A far-left feminist, Ginsburg refused to step down before the end of Obama’s administration. She was reportedly holding out to be replaced with a like-minded uberliberal justice to be appointed by what she hoped would be the first female president in Hillary Rodham Clinton.

That miscalculation backfired bigly, with Clinton’s 2016 loss to Donald Trump. Ginsburg then sought to outlast Trump’s presidency.

After Ginsburg died at age 87 at the height of the 2020 presidential election campaign, Trump got to replace her with another woman, albeit one much less liberal in Amy Coney Barrett. (That Barrett has been praised for her “surprising independence” by liberal Washington Post columnist Jennifer Rubin is further proof that justices appointed by GOP presidents are far less likely than their liberal counterparts to vote in lockstep.)

Trump’s getting a third pick was more than the Left could bear, especially after then-Senate Majority Leader Mitch McConnell, R-Ky., four years earlier had refused to allow a Senate confirmation hearing or vote on Obama’s nomination of Merrick Garland as the late conservative Justice Antonin Scalia’s replacement in 2016. (Though they criticized McConnell for doing that, had the situation been reversed, Senate Democrats surely would have done the same thing.)

To put the Left’s “Sotomayor must go” campaign in further context, there was no comparable effort by the Right to pressure conservative Justice Clarence Thomas, then 72, to resign during the 2020 campaign—or even during the lame-duck period of Trump’s presidency—even though at the time Republicans still controlled the Senate and could have gotten a younger conservative replacement confirmed and seated.

“Sotomayor has been an outstanding justice, but the Ruth Bader Ginsburg precedent ought to be extremely sobering,” University of Colorado at Boulder law professor Paul Campos was quoted as saying by The Huffington Post.

“The cost of her failing to be replaced by a Democratic president with a Democratic Senate would be catastrophic,” Campos added, making all too clear where he falls on the ideological spectrum.

To date, no Senate Democrats have joined the calls for the self-styled “wise Latina” to step aside—at least not publicly. But that might be only because they dread being hoisted on their own intersectional identitarian political petards.

“[T]hey’ll have to get over their fear of being called racist or sexist or ageist,” wrote Josh Barro in a March 18 article for The Atlantic with a title indicating he has no such qualms: “Sonia Sotomayor Should Retire Now.”

As of now, the only other thing missing in the pressure campaign to get Sotomayor to step down is a version of the Left’s ubiquitous, inane rhyming couplet chants—in this case, “Hey, hey! Ho, ho!/Justice Sotomayor’s got to go!”

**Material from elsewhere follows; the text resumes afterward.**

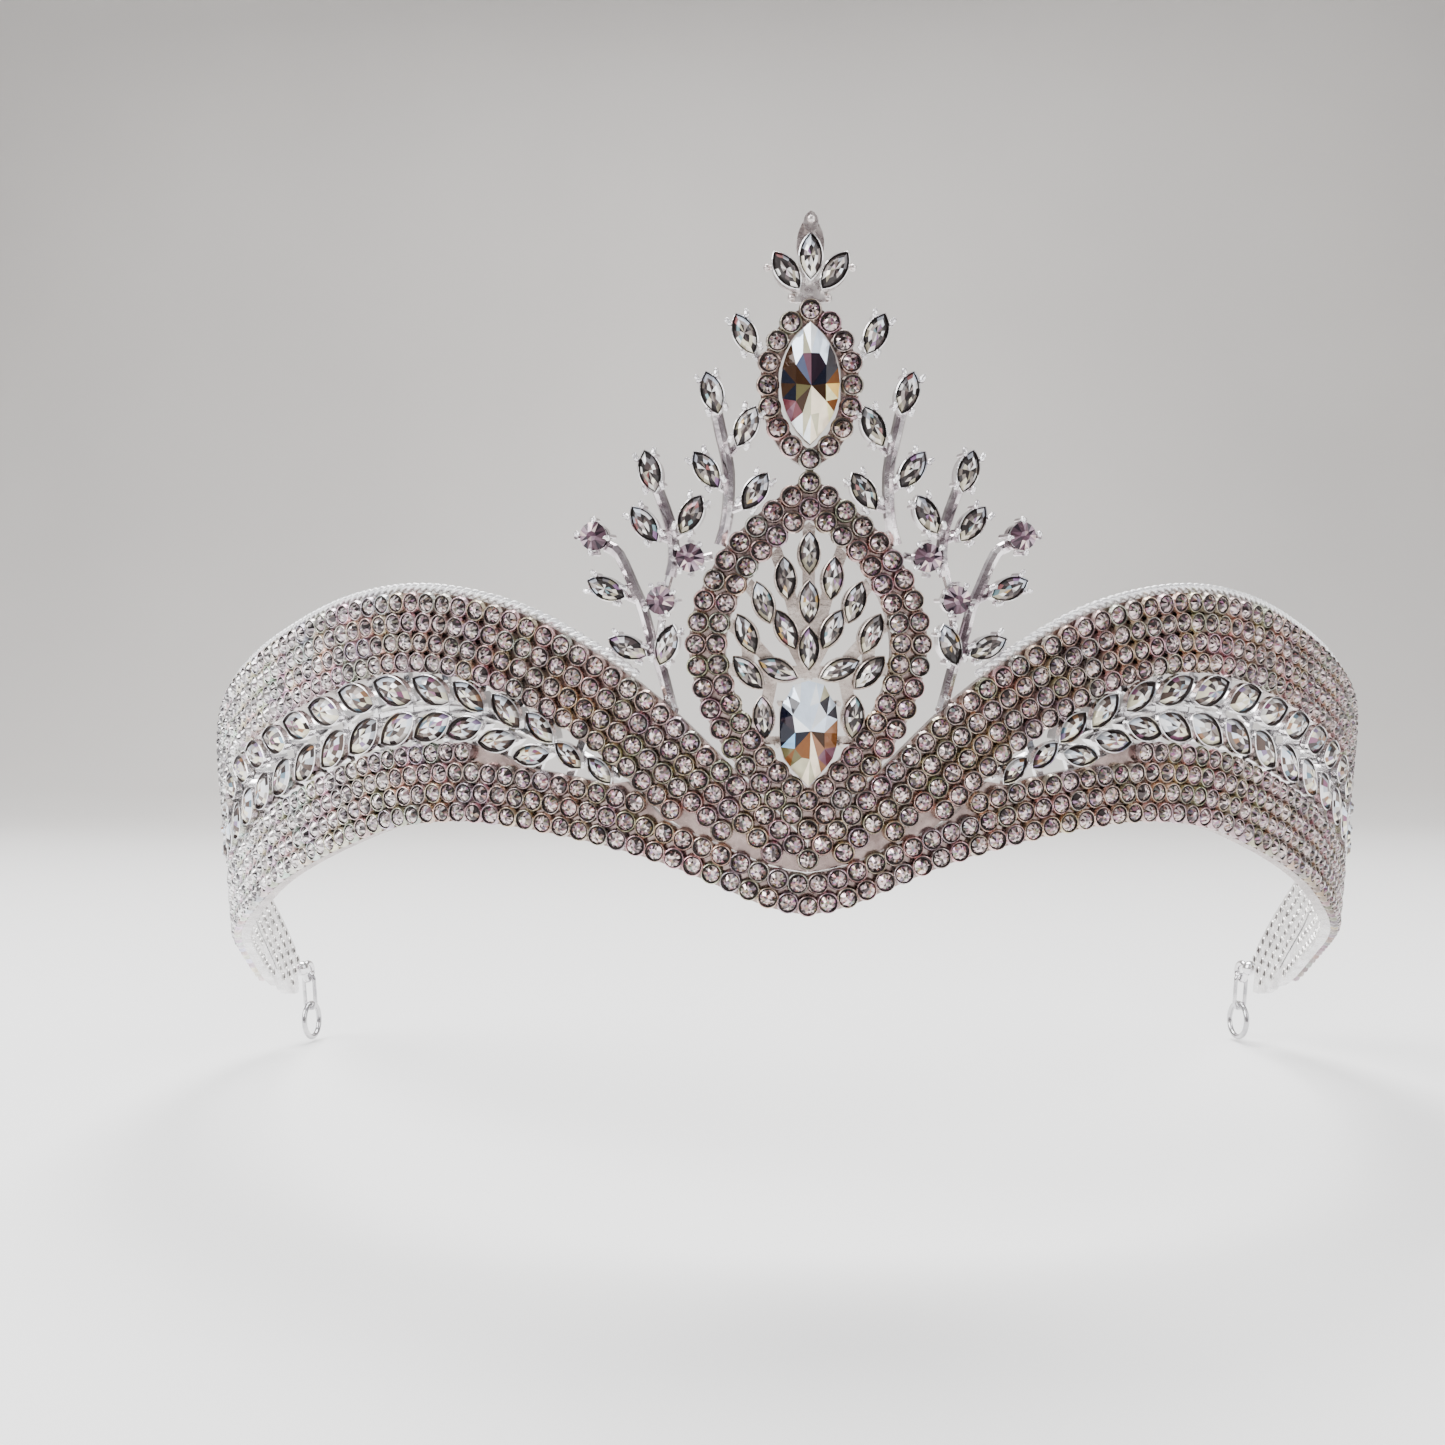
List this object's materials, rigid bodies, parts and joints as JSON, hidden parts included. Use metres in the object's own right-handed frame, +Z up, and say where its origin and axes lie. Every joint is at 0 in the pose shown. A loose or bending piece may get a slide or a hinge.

In the final analysis, whether Sotomayor stays or goes could come down to two factors: whether she regards herself as irreplaceable as Ginsburg apparently did—and who wins in November.

If it’s Biden, Sotomayor would have the luxury of stepping down at anytime in the ensuing four years. If, however, Trump is returned to the Oval Office and if Democrats lose control of the Senate (which the odds favor this cycle), she could try to outlast his term—or she could quit the court in November, while a lame-duck majority leader, Sen. Chuck Schumer, D-N.Y., could still get her replacement confirmed by the lockstep liberals in his Senate caucus.